When America went to war Geisel drew cartoon after cartoon demanding that black and Jewish laborers get a fair share of the jobs that were opening up. "Listen, maestro . . . ," says Uncle Sam to "War Industry," a cigar-puffing big shot in tails who’s sitting at a piano, "if you want to get real harmony, use the black keys as well as the white!" That cartoon ran in June 1942. That December Geisel drew Hitler cinching up the ribbon around a Christmas package labeled "RACE HATRED/My Annual Gift to Civilization." Says Hitler to a little fellow labeled "U.S. Anti-Semite," "Put your finger here, pal . . . "
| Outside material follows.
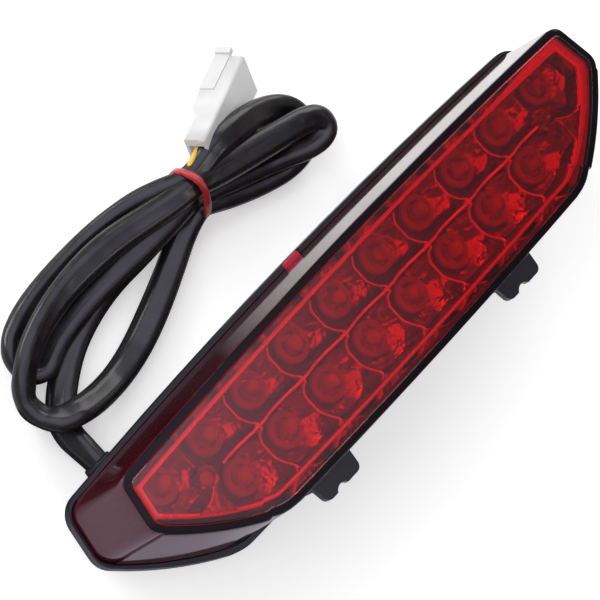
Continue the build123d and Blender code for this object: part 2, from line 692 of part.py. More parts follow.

Long before the U.S. entered the war, Hitler was Geisel's preoccupation. Japan was the enemy from left field. He'd hardly thought about it. Japanese-Americans were a people he probably hadn't thought about at all. 

Seuss left PM at the end of 1943 to join Frank Capra’s movie-making unit of the U.S. Army. In 1947 he visited Japan, and in 1954 he published Horton Hears a Who!, which seems to be generally interpreted as an apology. (It's dedicated to "My Great Friend, Mitsugi Nakamura of Kyoto, Japan.") One short bit of commentary observes that "the book’s hopeful, inclusive refrain–'A person is a person no matter how small'—is about as far away as you can get from his ignoble words about the Japanese a decade earlier."

Minear, a historian of wartime Japan, wasn’t as sure. Horton tells the story of a friendly elephant who protects a civilization of creatures so tiny they occupy a speck of dust. If Whoville is Japan, Horton must be the postwar occupying United States, Minear reasons, and he quotes the mayor of Whoville’s expression of gratitude:

"My friend," came the voice, "you’re a very nice friend.
You’ve saved all us folks on this dust speck no end.
You’ve saved all our houses, our ceilings and floors.
You’ve saved all our churches and grocery stores."

Minear then comments, "For an American in 1954 to write these lines—even in allegory—calls for willful amnesia." For before Horton/America decided to save Whoville/Japan and make it safe for democracy, its bombers had pounded into rubble the country’s largest cities, killing more than half a million civilians.

When I first flipped through Dr. Seuss Goes to War the lesson I thought it was teaching was that even the best of us are products of their circumstances, and we have no business judging what others did then by what we know now. That may be true. But the larger lesson, I've come to think, is that we do judge, and will judge, and will be judged. No one gets a free pass. Almost 70 years after they were drawn, Geisel’s anti-Japanese caricatures made me wince. And if it’s easy enough to think about context and get past them, the racism of, say, Woodrow Wilson is another matter. It now matters more than ever, and it’s a big piece of his legacy.

It’s puzzling to watch men and women who want to be president damn immigrants and damn refugees, courting voters by indulging their fears. Do they think history will go easy on them because it’ll consider the circumstances? History is much better at assigning blame and shame than at forgiving. Time has its gracious moments, but it's brutal.